COLLECTED DATA.

=======

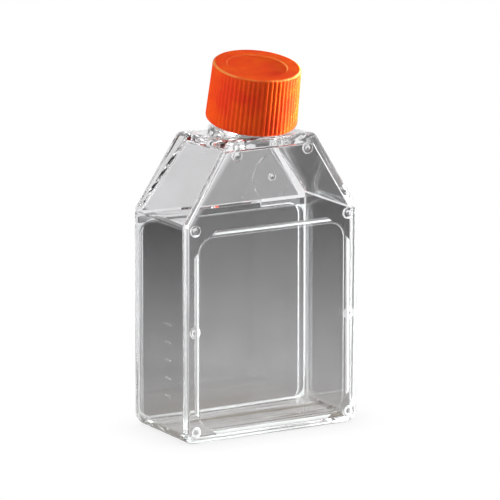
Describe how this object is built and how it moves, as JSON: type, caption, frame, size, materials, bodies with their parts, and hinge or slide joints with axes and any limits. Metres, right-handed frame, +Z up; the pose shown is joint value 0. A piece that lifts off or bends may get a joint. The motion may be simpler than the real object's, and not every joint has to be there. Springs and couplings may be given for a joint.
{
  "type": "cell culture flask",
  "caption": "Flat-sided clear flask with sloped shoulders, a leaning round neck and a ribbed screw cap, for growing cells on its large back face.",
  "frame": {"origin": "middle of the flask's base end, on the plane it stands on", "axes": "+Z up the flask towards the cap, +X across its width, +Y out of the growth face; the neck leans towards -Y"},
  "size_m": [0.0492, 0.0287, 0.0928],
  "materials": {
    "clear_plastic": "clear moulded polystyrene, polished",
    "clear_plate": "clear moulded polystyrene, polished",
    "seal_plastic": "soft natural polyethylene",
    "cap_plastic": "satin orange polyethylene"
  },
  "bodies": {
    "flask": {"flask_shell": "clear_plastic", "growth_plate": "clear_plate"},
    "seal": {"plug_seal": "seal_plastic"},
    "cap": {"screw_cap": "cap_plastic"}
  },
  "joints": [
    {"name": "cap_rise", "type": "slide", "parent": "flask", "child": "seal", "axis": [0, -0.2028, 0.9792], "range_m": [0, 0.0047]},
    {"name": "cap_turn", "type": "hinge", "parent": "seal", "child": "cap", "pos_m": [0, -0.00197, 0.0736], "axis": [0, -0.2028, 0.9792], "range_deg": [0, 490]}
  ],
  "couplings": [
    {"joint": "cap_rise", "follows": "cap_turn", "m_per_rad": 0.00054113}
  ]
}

=======

YOUR INSTRUCTIONS.
Everything in the listing above should be restated exactly.

ANSWER.
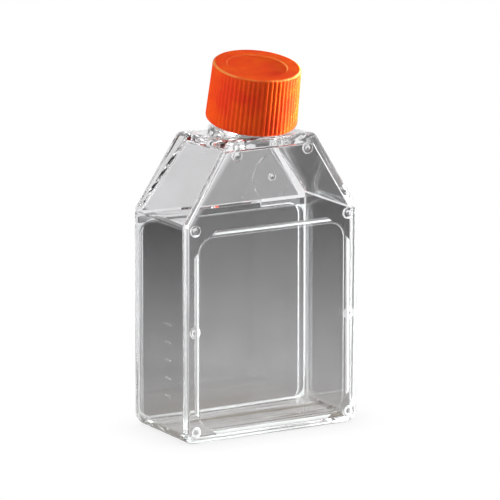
Describe how this object is built and how it moves, as JSON: type, caption, frame, size, materials, bodies with their parts, and hinge or slide joints with axes and any limits. Metres, right-handed frame, +Z up; the pose shown is joint value 0. A piece that lifts off or bends may get a joint. The motion may be simpler than the real object's, and not every joint has to be there. Springs and couplings may be given for a joint.
{
  "type": "cell culture flask",
  "caption": "Flat-sided clear flask with sloped shoulders, a leaning round neck and a ribbed screw cap, for growing cells on its large back face.",
  "frame": {"origin": "middle of the flask's base end, on the plane it stands on", "axes": "+Z up the flask towards the cap, +X across its width, +Y out of the growth face; the neck leans towards -Y"},
  "size_m": [0.0492, 0.0287, 0.0928],
  "materials": {
    "clear_plastic": "clear moulded polystyrene, polished",
    "clear_plate": "clear moulded polystyrene, polished",
    "seal_plastic": "soft natural polyethylene",
    "cap_plastic": "satin orange polyethylene"
  },
  "bodies": {
    "flask": {"flask_shell": "clear_plastic", "growth_plate": "clear_plate"},
    "seal": {"plug_seal": "seal_plastic"},
    "cap": {"screw_cap": "cap_plastic"}
  },
  "joints": [
    {"name": "cap_rise", "type": "slide", "parent": "flask", "child": "seal", "axis": [0, -0.2028, 0.9792], "range_m": [0, 0.0047]},
    {"name": "cap_turn", "type": "hinge", "parent": "seal", "child": "cap", "pos_m": [0, -0.00197, 0.0736], "axis": [0, -0.2028, 0.9792], "range_deg": [0, 490]}
  ],
  "couplings": [
    {"joint": "cap_rise", "follows": "cap_turn", "m_per_rad": 0.00054113}
  ]
}